“Oh, my life is changing every day, in every possible way. And oh, my dreams. It’s never quite as it seems. Never quite as it seems.” -The Cranberries
I had this dream last night, and in it some people had broken into my car. I don’t remember where it was parked, but something tells me it was at the mall, in one of the outside slots, where the eighteen-wheelers like to park across several spots at the same time. I’m not sure why it had to be there, but of course that made it more appealing for thieves. And I couldn’t recall if I had locked the car or not, if it was a passive break-in or an active one, but I sensed that somehow I had locked it and they had smashed in the back window with a crowbar or some other such implement.
I’m not even sure where I was when this was happening, but I showed up moments after the thieves left. I could even see their own car pulling away, but I didn’t have my keys so I couldn’t follow them. They were driving away but looking back, taunting me because I didn’t have my keys. Then one of them, a sandy-haired youth, tossed the ring of keys out of a back window, and then they were gone. Just disappeared, car and all. I went to grab the keys but they weren’t mine. In fact, they were a set that kids play with, the large plastic multi-colored keys. And I remember feeling stupid that I hadn’t realized I had brought them instead of my actual car keys. Of course they belonged to the baby, but if you had asked me what baby I wouldn’t have been able to tell you.
Then I went back to check out the car, to see what other damage they had done besides bashing the back window in. The passenger side doors were wide open, open even wider than they can actually go, and the car looked pretty immaculate inside. Nothing seemed out of place at first glance. They had even brushed the glass off of the back seat and I could see the shards glittering against the pavement. Then I noticed that my iPod was missing, and I broke down in huge, gasping sobs, knowing that my world was over. All of my music that I had amassed over 30 years was gone, just like that (apparently there were no backups, no iTunes, just my iPod that held all of my music ever on it).
And suddenly there was a mall cop there (another reason I think it was the mall parking lot), and he looked exactly like Paul Blart, and he was asking me for my ID, but it was gone. I think the thieves took it, I told him, but he looked skeptical. Then I asked him why it even mattered, and if he could get me a real cop because this was a serious matter. I mean, my iPod was stolen!

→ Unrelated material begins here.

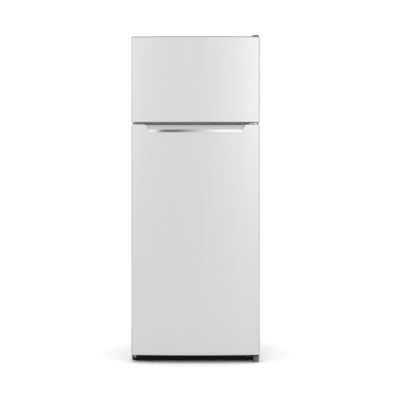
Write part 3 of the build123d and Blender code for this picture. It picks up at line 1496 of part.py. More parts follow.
# Wire shelf: a thick frame with two cross bars, and thinner wires that run front to back
with BuildPart() as freezer_shelf:
    add(frame_wire)
    with Locations((0, (FREEZER_SHELF_FRONT + WIRE_BACK) / 2, WIRE_Z + 1)):
        with GridLocations(THIN_WIRE_PITCH, 1, THIN_WIRES, 1):
            Cylinder(THIN_WIRE_RADIUS, WIRE_BACK - FREEZER_SHELF_FRONT, rotation=(90, 0, 0))
    for y in CROSS_WIRES:
        with Locations((0, y, WIRE_Z)):
            Cylinder(CROSS_WIRE_RADIUS, 2 * WIRE_HALF, rotation=(0, 90, 0))
finish(freezer_shelf, "freezer_shelf")

# ---------------------------------------------------------------- Fridge compartment

GLASS = 4.0
GLASS_HALF = FRIDGE_HALF - 1.5
TRIM_LOW = 2.5
TRIM_LENGTH = 12.0
REAR_TRIM_LENGTH = 10.0
TRIM_ROUND = 1.5
GRIP = 4.0


def glass_plate(z, back):
    box_between((-GLASS_HALF, SHELF_FRONT + GRIP, z), (GLASS_HALF, back, z + GLASS))


with BuildPart() as glass_shelves:
    for z in (LOWER_SHELF_Z, UPPER_SHELF_Z):
        glass_plate(z, SHELF_BACK - GRIP)
finish(glass_shelves, "glass_shelves")

with BuildPart() as crisper_cover:
    glass_plate(CRISPER_COVER_Z, SHELF_BACK - 2)
finish(crisper_cover, "crisper_cover")

# Plastic channels along the edges of the glass
with BuildPart() as shelf_trims:
    for z in (CRISPER_COVER_Z, LOWER_SHELF_Z, UPPER_SHELF_Z):
        box_between(
            (-GLASS_HALF, SHELF_FRONT, z - TRIM_LOW),
            (GLASS_HALF, SHELF_FRONT + TRIM_LENGTH, z + GLASS + TRIM_LOW),
        )
    for z in (LOWER_SHELF_Z, UPPER_SHELF_Z):
        box_between(
            (-GLASS_HALF, SHELF_BACK - REAR_TRIM_LENGTH, z - TRIM_LOW),
            (GLASS_HALF, SHELF_BACK, z + GLASS + TRIM_LOW),
        )
    fillet(shelf_trims.edges().filter_by(Axis.X), TRIM_ROUND)
    for z in (CRISPER_COVER_Z, LOWER_SHELF_Z, UPPER_SHELF_Z):
        box_between(
            (-GLASS_HALF - 1, SHELF_FRONT + GRIP, z),
            (GLASS_HALF + 1, SHELF_BACK - GRIP, z + GLASS),
            mode=Mode.SUBTRACT,
        )
finish(shelf_trims, "shelf_trims")

CRISPER_HALF = FRIDGE_HALF - 4
CRISPER_FRONT = -108.0
CRISPER_BACK = 50.0
CRISPER_LOW = FRIDGE_FLOOR + 1
CRISPER_HIGH = 278.0
CRISPER_WALL = 2.4
CRISPER_FRONT_WALL = 4.0
CRISPER_CORNER = 10.0
CRISPER_FOOT_ROUND = 3.0
LEDGE_HALF = 80.0
LEDGE_REACH = 14.0
LEDGE_DROP = 9.0
LEDGE_THICKNESS = 3.0

# Crisper drawer: a tub with a thicker front and a finger ledge along its top edge
with BuildPart() as crisper_drawer:
    with BuildSketch(Plane.XY.offset(CRISPER_LOW)):
        with Locations((0, (CRISPER_FRONT + CRISPER_BACK) / 2)):
            RectangleRounded(2 * CRISPER_HALF, CRISPER_BACK - CRISPER_FRONT, CRISPER_CORNER)
    extrude(amount=CRISPER_HIGH - CRISPER_LOW)
    fillet(crisper_drawer.faces().sort_by(Axis.Z)[0].edges(), CRISPER_FOOT_ROUND)
    with BuildSketch(Plane.XY.offset(CRISPER_LOW + CRISPER_WALL)):
        inner_front, inner_back = CRISPER_FRONT + CRISPER_FRONT_WALL, CRISPER_BACK - CRISPER_WALL
        with Locations((0, (inner_front + inner_back) / 2)):
            RectangleRounded(
                2 * (CRISPER_HALF - CRISPER_WALL), inner_back - inner_front, CRISPER_CORNER - CRISPER_WALL
            )
    extrude(amount=CRISPER_HIGH, mode=Mode.SUBTRACT)
    with BuildSketch(facing_right(-LEDGE_HALF)):
        with BuildLine():
            Polyline(
                (CRISPER_FRONT, CRISPER_HIGH),
                (CRISPER_FRONT - LEDGE_REACH, CRISPER_HIGH),
                (CRISPER_FRONT - LEDGE_REACH, CRISPER_HIGH - LEDGE_DROP),
                (CRISPER_FRONT - LEDGE_REACH + LEDGE_THICKNESS, CRISPER_HIGH - LEDGE_DROP),
                (CRISPER_FRONT - LEDGE_REACH + LEDGE_THICKNESS, CRISPER_HIGH - LEDGE_THICKNESS),
                (CRISPER_FRONT, CRISPER_HIGH - LEDGE_THICKNESS),
                close=True,
            )
        make_face()
    extrude(amount=2 * LEDGE_HALF)
finish(crisper_drawer, "crisper_drawer")

HOUSING_HALF = 120.0
HOUSING_LOW = 960.0
HOUSING_FRONT = -118.0
HOUSING_WALL = 2.0
HOUSING_BEVEL = 4.0
KNOB = (-70.0, 977.0)
KNOB_RADIUS = 15.0
SHAFT_RADIUS = 3.0
LENS = (30.0, 110.0)
LENS_FRONT = -106.0
LENS_BACK = -10.0

# Control box under the fridge ceiling: a sloped front, a hole for the knob, a window for the lamp
with BuildPart() as thermostat_housing:
    with BuildSketch(facing_right(-HOUSING_HALF)):
        with BuildLine():
            Polyline(
                (HOUSING_FRONT, FRIDGE_CEILING),
                (HOUSING_FRONT, HOUSING_LOW + HOUSING_BEVEL),
                (HOUSING_FRONT + HOUSING_BEVEL, HOUSING_LOW),
                (0, HOUSING_LOW),
                (0, FRIDGE_CEILING),
                close=True,
            )
        make_face()
    extrude(amount=2 * HOUSING_HALF)
    box_between(
        (HOUSING_WALL - HOUSING_HALF, HOUSING_FRONT + HOUSING_WALL, HOUSING_LOW + HOUSING_WALL),
        (HOUSING_HALF - HOUSING_WALL, -HOUSING_WALL, FRIDGE_CEILING + 1),
        mode=Mode.SUBTRACT,
    )
    box_between(
        (LENS[0], LENS_FRONT, HOUSING_LOW - 1),
        (LENS[1], LENS_BACK, HOUSING_LOW + HOUSING_WALL),
        mode=Mode.SUBTRACT,
    )
    with Locations(Location((KNOB[0], HOUSING_FRONT, KNOB[1]), (90, 0, 0))):
        Cylinder(SHAFT_RADIUS + PIN_CLEARANCE, 20, mode=Mode.SUBTRACT)
finish(thermostat_housing, "thermostat_housing")

DIAL_BACK = HOUSING_FRONT - 1
DIAL_THICKNESS = 7.0
DIAL_FRONT = DIAL_BACK - DIAL_THICKNESS
FLUTES = 24
FLUTE_RADIUS = 0.9
GRIP_BAR = (6.0, 6.0, 26.0)
GRIP_ROUND = 1.0
KNOB_SHAFT_LENGTH = 18.0

# Thermostat knob: a fluted dial with a grip bar, on a shaft through the housing's front
with BuildPart() as thermostat_knob:
    with BuildSketch(facing_front(DIAL_BACK)):
        with Locations(KNOB):
            Circle(KNOB_RADIUS)
            with PolarLocations(KNOB_RADIUS + 0.4, FLUTES):
                Circle(FLUTE_RADIUS, mode=Mode.SUBTRACT)
    extrude(amount=DIAL_THICKNESS)
    with Locations((KNOB[0], DIAL_FRONT - GRIP_BAR[1] / 2, KNOB[1])):
        Box(*GRIP_BAR)
    fillet(thermostat_knob.faces().sort_by(Axis.Y)[0].edges(), GRIP_ROUND)
    with Locations(Location((KNOB[0], DIAL_BACK + KNOB_SHAFT_LENGTH / 2, KNOB[1]), (90, 0, 0))):
        Cylinder(SHAFT_RADIUS, KNOB_SHAFT_LENGTH)
finish(thermostat_knob, "thermostat_knob")

LENS_LOW = HOUSING_LOW - 8
LENS_ROUND = 4.0
LENS_WALL = 1.5

# Lamp lens, a shallow clear tub set into the window of the control box
with BuildPart() as lamp_lens:
    box_between((LENS[0], LENS_FRONT, LENS_LOW), (LENS[1], LENS_BACK, HOUSING_LOW + HOUSING_WALL))
    fillet(lamp_lens.faces().sort_by(Axis.Z)[0].edges(), LENS_ROUND)
    box_between(
        (LENS[0] + LENS_WALL, LENS_FRONT + LENS_WALL, LENS_LOW + LENS_WALL),
        (LENS[1] - LENS_WALL, LENS_BACK - LENS_WALL, HOUSING_LOW + HOUSING_WALL),
        mode=Mode.SUBTRACT,
    )
finish(lamp_lens, "lamp_lens")

BULB_X = (LENS[0] + LENS[1]) / 2
BULB_Z = 977.0
BULB_RADIUS = 11.0
BULB_TIP = 10.0
BULB_FRONT = -87.0
BULB_BACK = -37.0
SOCKET_RADIUS = 9.0
SOCKET_BACK = -HOUSING_WALL

# Lamp: a small bulb and its socket, lying along the depth of the control box
with BuildPart() as lamp_bulb:
    with Locations(Location((BULB_X, (BULB_FRONT + BULB_BACK) / 2, BULB_Z), (90, 0, 0))):
        Cylinder(BULB_RADIUS, BULB_BACK - BULB_FRONT)
    fillet(lamp_bulb.faces().sort_by(Axis.Y)[0].edges(), BULB_TIP)
    with Locations(Location((BULB_X, (BULB_BACK + SOCKET_BACK) / 2, BULB_Z), (90, 0, 0))):
        Cylinder(SOCKET_RADIUS, SOCKET_BACK - BULB_BACK)
finish(lamp_bulb, "lamp_bulb")

SWITCH_X = 207.0
SWITCH_Z = 966.0
SWITCH_LOW = 954.0
SWITCH_FRONT = -175.0
SWITCH_BACK = -130.0
SWITCH_HALF = 12.0
SWITCH_WALL = 3.0
SWITCH_ROOF = 5.0
PLUNGER_RADIUS = 4.0
PLUNGER_TIP = 1.5
PLUNGER_FRONT = DYKE_CREST + 0.5
PLUNGER_BACK = -150.0
STOP_RADIUS = 6.5
STOP_Y = -166.0
STOP_THICKNESS = 4.0

# Door switch under the fridge ceiling, with a spring plunger that the door's raised rim meets
with BuildPart() as light_switch_housing:
    box_between(
        (SWITCH_X - SWITCH_HALF, SWITCH_FRONT, SWITCH_LOW),
        (SWITCH_X + SWITCH_HALF, SWITCH_BACK, FRIDGE_CEILING),
    )
    box_between(
        (SWITCH_X - SWITCH_HALF + SWITCH_WALL, SWITCH_FRONT + SWITCH_WALL, SWITCH_LOW + SWITCH_WALL),
        (SWITCH_X + SWITCH_HALF - SWITCH_WALL, SWITCH_BACK - SWITCH_WALL, FRIDGE_CEILING - SWITCH_ROOF),
        mode=Mode.SUBTRACT,
    )
    with Locations(Location((SWITCH_X, SWITCH_FRONT, SWITCH_Z), (90, 0, 0))):
        Cylinder(PLUNGER_RADIUS + PIN_CLEARANCE, 20, mode=Mode.SUBTRACT)
finish(light_switch_housing, "light_switch_housing")

# The switch's plunger, with a stop flange inside the housing
with BuildPart() as light_switch:
    with Locations(Location((SWITCH_X, (PLUNGER_FRONT + PLUNGER_BACK) / 2, SWITCH_Z), (90, 0, 0))):
        Cylinder(PLUNGER_RADIUS, PLUNGER_BACK - PLUNGER_FRONT)
    fillet(light_switch.faces().sort_by(Axis.Y)[0].edges(), PLUNGER_TIP)
    with Locations(Location((SWITCH_X, STOP_Y, SWITCH_Z), (90, 0, 0))):
        Cylinder(STOP_RADIUS, STOP_THICKNESS)
finish(light_switch, "light_switch")

DUCT_HALF = 60.0
DUCT_LOW = 330.0
DUCT_HIGH = 900.0
DUCT_FRONT = 203.0
DUCT_WALL = 2.0
DUCT_ROUND = 6.0
DUCT_SLOT = (80.0, 5.0)
DUCT_SLOT_PITCH = 12.0
DUCT_SLOT_ROWS = 3
DUCT_OUTLETS = (450.0, 600.0, 700.0, 830.0)

# Air duct up the fridge's back wall, with outlet slots above each shelf
with BuildPart() as air_duct:
    box_between((-DUCT_HALF, DUCT_FRONT, DUCT_LOW), (DUCT_HALF, LINER_BACK, DUCT_HIGH))
    front_face = air_duct.faces().sort_by(Axis.Y)[0]
    fillet(front_face.edges(), DUCT_ROUND)
    box_between(
        (DUCT_WALL - DUCT_HALF, DUCT_FRONT + DUCT_WALL, DUCT_LOW + DUCT_WALL),
        (DUCT_HALF - DUCT_WALL, LINER_BACK + 1, DUCT_HIGH - DUCT_WALL),
        mode=Mode.SUBTRACT,
    )
    with BuildSketch(facing_front(DUCT_FRONT + DUCT_WALL)):
        for z in DUCT_OUTLETS:
            with Locations((0, z)):
                with GridLocations(1, DUCT_SLOT_PITCH, 1, DUCT_SLOT_ROWS):
                    SlotOverall(*DUCT_SLOT)
    extrude(amount=DUCT_WALL, mode=Mode.SUBTRACT)
finish(air_duct, "air_duct")
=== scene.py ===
import math

import bmesh
import bpy
from mathutils import Matrix, Vector


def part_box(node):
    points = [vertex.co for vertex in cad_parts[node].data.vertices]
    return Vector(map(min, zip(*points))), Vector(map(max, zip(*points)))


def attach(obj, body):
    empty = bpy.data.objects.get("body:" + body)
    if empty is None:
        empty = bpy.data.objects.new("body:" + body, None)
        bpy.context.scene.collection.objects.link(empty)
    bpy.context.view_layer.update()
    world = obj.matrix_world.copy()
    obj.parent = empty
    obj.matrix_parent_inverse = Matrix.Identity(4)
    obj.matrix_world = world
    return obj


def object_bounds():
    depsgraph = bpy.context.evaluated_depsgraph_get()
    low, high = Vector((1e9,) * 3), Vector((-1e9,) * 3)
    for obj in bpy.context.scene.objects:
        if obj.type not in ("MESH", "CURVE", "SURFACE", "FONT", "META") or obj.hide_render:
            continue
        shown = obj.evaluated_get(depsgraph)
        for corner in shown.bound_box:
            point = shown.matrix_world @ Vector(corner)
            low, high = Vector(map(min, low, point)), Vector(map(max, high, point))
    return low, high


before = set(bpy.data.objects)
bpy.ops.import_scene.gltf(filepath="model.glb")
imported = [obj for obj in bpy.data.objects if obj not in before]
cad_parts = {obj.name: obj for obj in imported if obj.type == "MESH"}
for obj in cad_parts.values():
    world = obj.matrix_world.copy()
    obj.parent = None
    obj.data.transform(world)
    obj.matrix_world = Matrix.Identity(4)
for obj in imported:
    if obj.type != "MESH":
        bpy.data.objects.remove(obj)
cad_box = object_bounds()

# ---- Studio
# A pale floor that runs out to the horizon under a lamp of its own, and three soft lamps round the
# object that leave the floor alone. A graded screen, which only reflections see, stands behind the
# camera and gives the polished strip something dark to mirror.
door_front = cad_box[0][1]
middle_height = (cad_box[0][2] + cad_box[1][2]) / 2
FLOOR_HALF = 40
SCREEN_HALF = 0.85
SCREEN_HALF_HEIGHT = 1.6
SCREEN_PLACE = (-0.25, door_front - 6.0, 1.4)
EYE_PLACE = (0.019, door_front - 4.0, middle_height - 0.005)
UPRIGHT = (math.radians(90), 0, 0)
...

But he just laughed, like it was a trivial matter, and I told him only people who failed real cop school became mall cops, so he left, but he kept laughing. I vowed to get even with him while I stood there shaking next to my car. The doors were closed again on the passenger side, but I hadn’t even touched them and I wondered for a second how it had happened. Then I started crying again.
And I woke up still crying. They were dry tears, but the emotion was as real as if I had lost my best friend to a freak gasoline fight accident. I tried to keep it under control so as not to wake my wife, but it’s dreams like those that feel more like premonitions than mere dreams. I’ve had so many of them over the course of my life, and each time it seems like they really did mean something important. Usually they came to me right after I made a big decision, or right before I was about to make a big decision. When something major was going on in my life.

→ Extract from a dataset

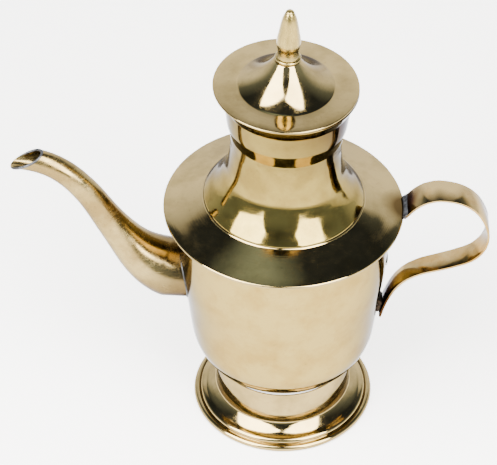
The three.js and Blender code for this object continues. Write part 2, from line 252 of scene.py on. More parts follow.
def brass(name, bright, tarnished, stain_and_shade_colour, tarnish, shine, joints, wave=1.0, lines=1.0):
    """A buffed brass. `tarnish` is how much of it is clouded, `shine` the roughness of clean metal."""
    material = bpy.data.materials.new(name)
    material.use_nodes = True
    tree = material.node_tree
    tree.nodes.clear()
    millimetres = object_mm(tree)
    round_it = lathe_coordinates(tree, millimetres)

    clouds = noise(tree, millimetres, 1 / TARNISH_MM, 4.0, 0.6)
    specks = noise(tree, millimetres, 1 / SPECK_MM, 3.0, 0.6)
    mottled = noise(tree, millimetres, 1 / MOTTLE_MM, 5.0, 0.65)
    circles = noise(tree, stretched(tree, round_it, (1.2, 1.6, 1.6)), 1.0, 2.0)
    wiped = noise(tree, stretched(tree, millimetres, (0.12, 0.12, 1 / SCRATCH_MM)), 1.0, 3.0, 0.7)

    cloud_edge = 0.62 - 0.3 * tarnish
    clouded = between(tree, clouds, cloud_edge, cloud_edge + 0.22, 0.0, 0.85)
    colour = mixed(tree, clouded, linear(bright), linear(tarnished))
    speckled = between(tree, specks, 0.6, 0.78, 0.0, 0.35 * tarnish)
    colour = mixed(tree, speckled, colour, linear(stain_and_shade_colour))
    # Torch stains round the joints; on the neck the same mask paints shade under the lid.
    colour = mixed(tree, stain_and_shade_mask(tree, millimetres, joints), colour, linear(stain_and_shade_colour))

    worn = between(tree, wiped, 0.3, 0.75, shine * 0.7, shine * 1.5)
    dulled = between(tree, mottled, 0.42, 0.72, 0.0, 0.14 * tarnish)
    rough = add(tree, "ShaderNodeMath", {0: worn, 1: dulled}, operation="ADD").outputs[0]

    slow = noise(tree, millimetres, 1 / WAVE_MM, 1.0)
    waves = add(tree, "ShaderNodeBump", {"Strength": 1.0, "Distance": WAVE_DEPTH * wave, "Height": slow})
    fine = add(
        tree,
        "ShaderNodeBump",
        {"Strength": 1.0, "Distance": LINE_DEPTH * lines, "Height": circles, "Normal": waves.outputs[0]},
    )
    scratched = add(
        tree,
        "ShaderNodeBump",
        {"Strength": 1.0, "Distance": SCRATCH_DEPTH, "Height": wiped, "Normal": fine.outputs[0]},
    )
    shader = add(
        tree,
        "ShaderNodeBsdfPrincipled",
        {
            "Base Color": colour, "Metallic": 1.0, "Roughness": rough, "Normal": scratched.outputs[0],
            "Specular Tint": linear(EDGE_TINT),
        },
    )
    add(tree, "ShaderNodeOutputMaterial", {"Surface": shader.outputs[0]})
    print(name, "has", len(tree.nodes), "nodes")
    return material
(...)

But sometimes they showed up out of the blue, on a random Tuesday that turned out after the fact not to be so random after all. Sometimes I’m not able to stop myself from crying huge, gasping sobs, and my wife wonders what’s wrong, but I can’t bring myself to talk about the dream. Like it’s still going on, or like if I talk about it that makes it more real. I keep hoping I’m not the only one in the world that this happens to, that maybe there’s a community out there that I could join and feel somewhat normal by doing so. Regardless, though, I take each and every one of them seriously, whether or not it’s a premonition having to do with the direct dream, or with some abstract represented by the dream.

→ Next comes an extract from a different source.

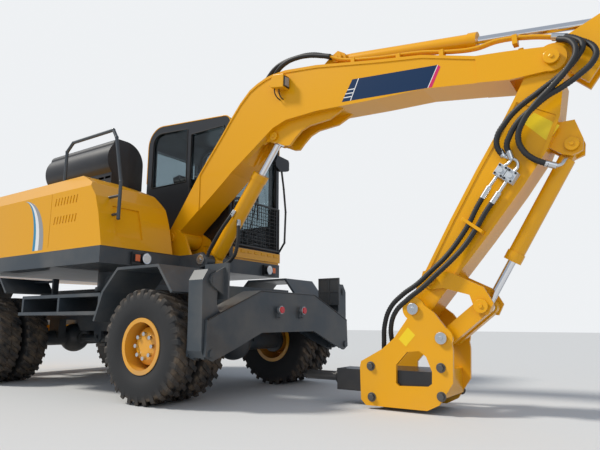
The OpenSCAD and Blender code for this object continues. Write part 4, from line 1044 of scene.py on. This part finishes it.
film = {"sink": 0.0004, "thick": 0.0008}
sideFilms = [
    # name, body, face y, finish, outline
    ("boom_panel", "boom", 0.152, "navyFilm", [(1.31, 2.518), (2.08, 2.447), (2.168, 2.616), (1.418, 2.7)]),
    (
        "panel_line", "boom", 0.1527, "whiteFilm",
        [(1.392, 2.511), (1.4, 2.51), (1.482, 2.692), (1.474, 2.693)],
    ),
    (
        "panel_edge", "boom", 0.152, "whiteFilm",
        [(2.08, 2.447), (2.086, 2.446), (2.174, 2.615), (2.168, 2.616)],
    ),
    (
        "panel_stripe", "boom", 0.152, "magentaFilm",
        [(2.086, 2.446), (2.116, 2.443), (2.192, 2.594), (2.174, 2.615)],
    ),
    (
        "panel_bar_a", "boom", 0.1527, "whiteFilm",
        [(1.328, 2.548), (1.405, 2.541), (1.409, 2.549), (1.333, 2.556)],
    ),
    (
        "panel_bar_b", "boom", 0.1527, "whiteFilm",
        [(1.346, 2.579), (1.419, 2.572), (1.423, 2.58), (1.351, 2.587)],
    ),
    (
        "panel_bar_c", "boom", 0.1527, "whiteFilm",
        [(1.365, 2.611), (1.434, 2.604), (1.438, 2.612), (1.37, 2.619)],
    ),
    (
        "dipper_plate", "dipper", 0.123, "signYellow",
        [(2.746, 2.02), (2.825, 2.078), (2.976, 1.951), (2.897, 1.849)],
    ),
    (
        "breaker_plate_blank", "breaker", 0.22, "signYellow",
        [(1.795, 0.515), (1.87, 0.6), (1.925, 0.545), (1.85, 0.462)],
    ),
]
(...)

So I analyze every little detail of each one of these dreams. I turn it around and upside down in my head until I have several possibilities and ways to deal with each of those possibilities. It makes me feel more in control and stops the shaking. But the whole process makes me so weak, because I feel like I should be able to handle a little dream, and yet I know at the same time that it’s not just a little dream. So I live on that line between dream and premonition, trying to fight whatever is going to happen, and the fight is not a blind one because of the dream. For that I am grateful.
But that doesn’t stop me from hoping these kinds of premonitions come to an end. They just take too much out of me. Every single time.